_WHAT TO PRODUCE_: Everything from the line containing "Write the Blender Python" to the line containing "LIP = 0.008", both lines included, must be copied exactly; nothing else should be.

(Stored entries)

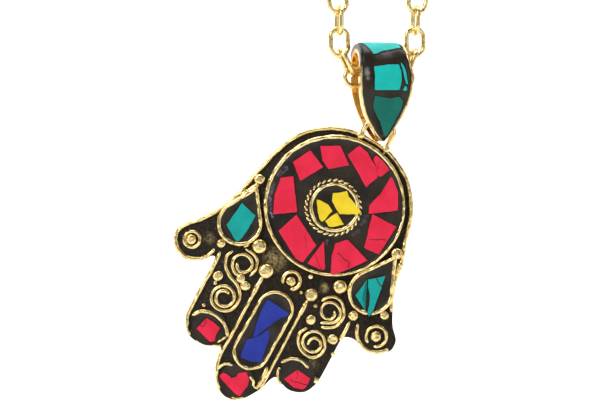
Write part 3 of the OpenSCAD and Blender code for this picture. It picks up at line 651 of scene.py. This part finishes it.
# chips whose outlines are finer than their solids': the rise above the solid's top, which lets three of them lie
# over their walls, and the points
ownPoints = {
    "yellow_1": (0.32, ((-1.9, 2.6), (-0.7, 3.3), (1, 4.7), (2, 3.7), (4.1, 2.9), (6.7, 1.7), (6.1, 0.9), (2, -1.2),
        (0.1, -0.1), (-1.2, 0.8))),
    "coral_7": (0.32, ((6.8, -5.9), (4.5, -8.1), (5.2, -11.4), (7.2, -15.9), (10.5, -12.2), (13.6, -8.2))),
    "lapis_1": (0, ((-3.9, -28.4), (-1, -28.6), (2.5, -28.95), (2.6, -29.4), (1.4, -30.7), (0.3, -32.5),
        (-0.8, -34.9), (-2.1, -37.7), (-2.8, -38.5), (-3.2, -36.7), (-3.8, -33.6), (-4, -31.3))),
    "lapis_2": (0, ((-3.8, -39.6), (-2.6, -38.6), (-1.3, -36.9), (-0.3, -35.1), (0.3, -35.2), (1, -37.3),
        (1.4, -39.7), (1.9, -42.9), (-0.2, -44), (-3.1, -44.35), (-3.5, -43.1), (-3.7, -41.4))),
    "tip_coral_middle": (0, ((-5.7, -50.9), (-5.2, -49.8), (-4, -49.6), (-2.7, -50), (-1.9, -49.2), (-1.7, -48),
        (-0.2, -46.9), (1.3, -48.1), (1.75, -49.9), (1.2, -53.05), (0, -53.05), (-2.6, -52.2), (-4.6, -51.5))),
    "turquoise_left": (0, ((-20.8, -10.1), (-16.3, -11.4), (-16.35, -14.6), (-16.65, -17.5), (-17.15, -19.4),
        (-18.6, -18.7), (-21.6, -16.75))),
    "turquoise_right_1": (0.38, ((15.95, -12.3), (17.7, -10.95), (19.3, -9.5), (19.9, -12.8), (20.2, -15.3),
        (20.7, -18.5), (20.4, -20.4), (19.7, -19.8), (19.1, -17.7), (18.2, -15.6), (16.8, -13.9))),
    "turquoise_right_2": (0.1, ((15, -17.3), (15.75, -12.4), (16.2, -14.1), (16.9, -16.7), (17.9, -18.2),
        (19.1, -19.6), (17.8, -18.9)))}


def stoneChip(node, finish, slot, seed):
    points, top = topOutline(node)
    if node in ownPoints:
        rise, points = ownPoints[node]
        top += rise
    rings = chipRings(anticlockwise(points), top, seed)
    mesh = shell(rings, handPlace)
    shadeSeamed(mesh, len(rings[0]), finish)
    addObject("stone." + node, mesh, "hand", slot, node)


# the bail, from the middle of its fold, in mm
bailForm = {"fold": 3.1, "strap": 0.8, "crown": 2.6, "edge": 0.5, "gap": 1.724, "low": 18.95, "half": 6.3,
            "bendHigh": -3.2, "bendLow": -13.6, "flare": 1.15, "resinBack": -4, "chipRise": 0.12, "chipBow": 0.25}
bailQuarter = bailForm["fold"] * pi / 2
bailReach = bailQuarter + bailForm["low"]
# heights in shares of the leaf's length, and its half width there in shares of the widest
bailWidths = ((-1, 0.05), (-0.975, 0.15), (-0.93, 0.26), (-0.85, 0.42), (-0.76, 0.58), (-0.65, 0.74), (-0.52, 0.87),
              (-0.38, 0.96), (-0.2, 1), (0, 0.98), (0.31, 0.94))
# the resin's section: shares of its half width and of its rise
resinCrown = ((1.0, 0.0), (1.0, 0.7), (0.985, 0.8), (0.94, 0.87), (0.86, 0.93), (0.74, 0.965), (0.6, 0.98),
              (0.45, 0.99), (0.3, 0.995), (0.15, 1.0))


def ramp(value, low, high):  # 0 below low, 1 above high, straight between
    return min(1, max(0, (value - low) / (high - low)))


def bailHalf(z):
    return bailForm["half"] * float(np.interp(z / bailForm["low"], *zip(*bailWidths)))


def bailSpot(v, t):  # depth and height at the way v from the fold's top, forwards, and t out of the hollow
    fold, gap = bailForm["fold"], bailForm["gap"]
    if abs(v) <= bailQuarter:
        a = pi / 2 + v / fold
        return (fold + t) * cos(a), (fold + t) * sin(a)
    z = bailQuarter - abs(v)
    s = ramp(z, bailForm["bendLow"], bailForm["bendHigh"])
    depth = gap + (fold - gap) * s * s * (3 - 2 * s)
    return copysign(depth + t, -v), z


def bailFlare(x, v, t):  # the front's right side leans out, the more the further from the hollow
    front = ramp(v, 2.5, 6.5) * ramp(bailReach - v, 0, 9)
    return bailForm["flare"] * front * ramp(t, 0.4, 1.3) * max(0, x / bailForm["half"])


def frameSection(v, half):  # the leaf, with walls along its edges in front
    lip = 0.82 + 1.45 * ramp(v, -3.9, -3.1)
    edge, strap = min(bailForm["edge"], half * 0.45), bailForm["strap"]
    right = [(half - edge, strap), (half - edge, lip - 0.12), (half - edge * 0.8, lip - 0.03),
             (half - edge * 0.5, lip), (half - edge * 0.2, lip - 0.03), (half, lip - 0.12), (half, strap * 0.5),
             (half - 0.04, 0.06), (half - 0.12, 0)]
    return right + [(-x, t) for x, t in reversed(right)]


def resinSection(v, half):  # the resin between the walls, lower towards its two ends
    inner, foot = max(0.06, half - bailForm["edge"] + 0.02), bailForm["strap"] + 0.03
    fade = ramp(v, -4.05, -2.95) * max(0.25, ramp(bailReach - v, 0, 1.2))
    rise = (bailForm["crown"] - foot) * (0.25 + 0.75 * fade)
    right = [(inner * w, foot + rise * r) for w, r in resinCrown]
    return right + [(0, foot + rise)] + [(-x, t) for x, t in reversed(right)]


def bailPiece(name, first, last, count, section, angle, finish, slot, node):  # a section carried over the fold
    places = []
    for k in range(count + 1):
        v = first + (last - first) * k / count
        ring = section(v, bailHalf(bailSpot(v, 0)[1]))
        places += [(x + bailFlare(x, v, t), *bailSpot(v, t)) for x, t in ring]
    n = len(ring)
    faces = bands(count + 1, n) + [list(range(n - 1, -1, -1)), list(range(len(places) - n, len(places)))]
    mesh = newMesh(name, places, faces)
    smoothMesh(mesh, angle)
    mesh.transform(bailPlace)
    mesh.materials.append(finish)
    addObject(name, mesh, "bail", slot, node)


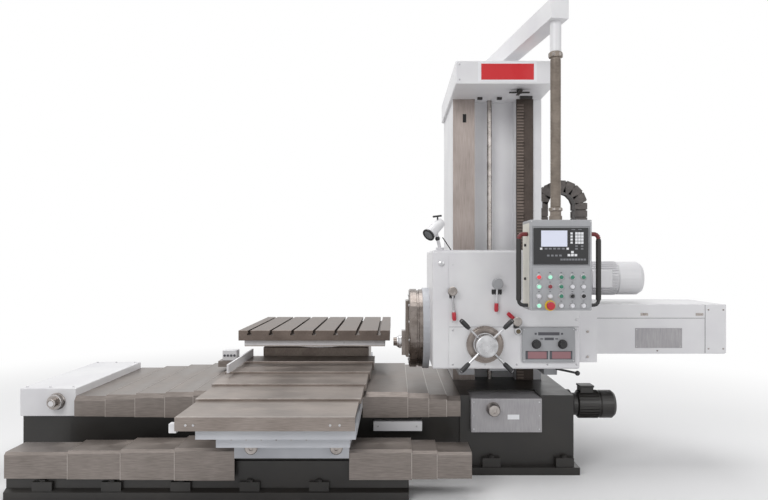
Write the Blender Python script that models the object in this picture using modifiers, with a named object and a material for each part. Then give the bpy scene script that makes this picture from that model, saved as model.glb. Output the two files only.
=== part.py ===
"""Table-type horizontal boring mill, built at real size in metres.

X runs along the bed towards the column, Y away from the operator, Z up.
The origin is on the underside of the bed, below the centre of the saddle's
stroke at rest: the table turns about X = 0.
"""

import math

import bmesh
import bpy
from mathutils import Matrix, Vector

# Clearances
SEAT = 0.0003
SHEET = 0.004
LIP = 0.008

# Main bed
BED_LEFT = -2.058
BED_HALF = 0.58
BED_TOP = 0.42
FOOT_HALF = 0.66
FOOT_HEIGHT = 0.055
RAIL_TOP = 0.50
RAIL_INNER = 0.36
RAIL_OUTER = 0.52
END_BOX_LENGTH = 0.409
END_BOX_TOP = 0.624
END_BOX_FRONT = -0.625
END_BOX_BACK = 0.60
END_KNOB_X = -1.786
END_KNOB_Z = 0.53
LUG_PITCH = 0.45
LUG_WIDTH = 0.13
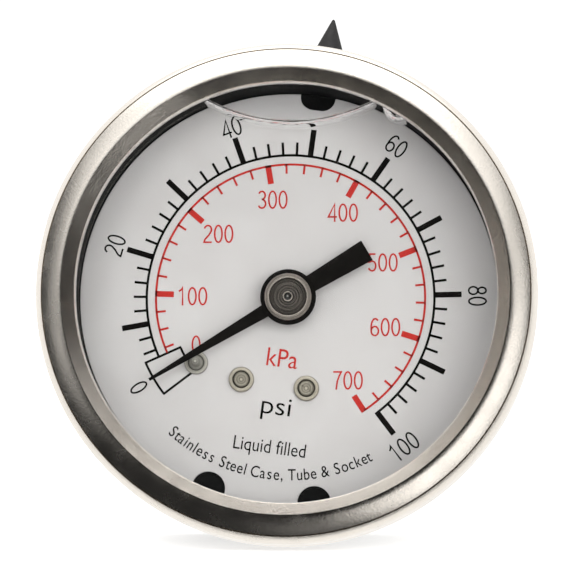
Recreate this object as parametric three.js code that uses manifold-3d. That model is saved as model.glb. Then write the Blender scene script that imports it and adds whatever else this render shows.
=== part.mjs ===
// A liquid-filled dial pressure gauge with a steel case and a threaded stem at the centre of its back.
// Millimetres. The dial faces -Y, 12 o'clock is +Z, and the stem points along +Y.
// The origin is on the stem's axis, at the shoulder between its wrench square and its thread.

import * as THREE from 'three';
import { mergeVertices } from 'three/addons/utils/BufferGeometryUtils.js';
import Module from 'manifold-3d';

const wasm = await Module();
wasm.setup();

// ---------------------------------------------------------------- driving dimensions

const BEZEL_R = 27.5;
const OPENING_R = 22.95;
const CASE_R = 25;
const CASE_WALL = 0.8;
const CASE_BACK_Y = -10;
const CASE_CORNER_R = 2.5;
const FLANGE_R = 26.3;
const FLANGE_Y = -33.1;
const WINDOW_R = 25.6;
const WINDOW_Y = [-34.6, -37.1];
const BEZEL_FRONT_Y = -40;

const DIAL_R = 23.1;
const DIAL_Y = [-27.5, -28];
const NOTCH_R = 1.86;
const NOTCH_CENTRE_R = 22.75;
const NOTCH_ANGLE = 15;
const TOP_NOTCH_HALF_WIDTH = 1.95;
const TOP_NOTCH_FLOOR_R = 21.2;
const DIAL_SCREWS = [
  { name: 'dial_screw_left', x: -3.94, z: -9.6 },
  { name: 'dial_screw_right', x: 3.3, z: -9.6 },
];

const POINTER_ANGLE = -128.6;
const POINTER_Y = [-30.3, -30.6];
const POINTER_TIP_R = 17.8;
const POINTER_TAIL_R = 10.1;
const POINTER_BOSS_R = 3.07;
const BLADE_ROOT_R = 2;
const BLADE_ROOT_HALF_WIDTH = 0.76;
const BLADE_TIP_HALF_WIDTH = 0.16;
const TAIL_ROOT_HALF_WIDTH = 0.93;
const TAIL_END_HALF_WIDTH = 1.25;
const BUSH_R = 2.6;

const GEAR_MODULE = 0.25;
const PRESSURE_ANGLE = THREE.MathUtils.degToRad(20);
const PINION_TEETH = 10;
const SECTOR_TEETH = 80;
const PROFILE_SHIFT = 0.4;
const BACKLASH = 0.03;
const CENTRE_DISTANCE = (GEAR_MODULE * (PINION_TEETH + SECTOR_TEETH)) / 2;
const SECTOR_DIRECTION = 120;
const SECTOR_Y = [-21.8, -22.6];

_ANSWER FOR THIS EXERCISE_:
Write the Blender Python script that models the object in this picture using modifiers, with a named object and a material for each part. Then give the bpy scene script that makes this picture from that model, saved as model.glb. Output the two files only.
=== part.py ===
"""Table-type horizontal boring mill, built at real size in metres.

X runs along the bed towards the column, Y away from the operator, Z up.
The origin is on the underside of the bed, below the centre of the saddle's
stroke at rest: the table turns about X = 0.
"""

import math

import bmesh
import bpy
from mathutils import Matrix, Vector

# Clearances
SEAT = 0.0003
SHEET = 0.004
LIP = 0.008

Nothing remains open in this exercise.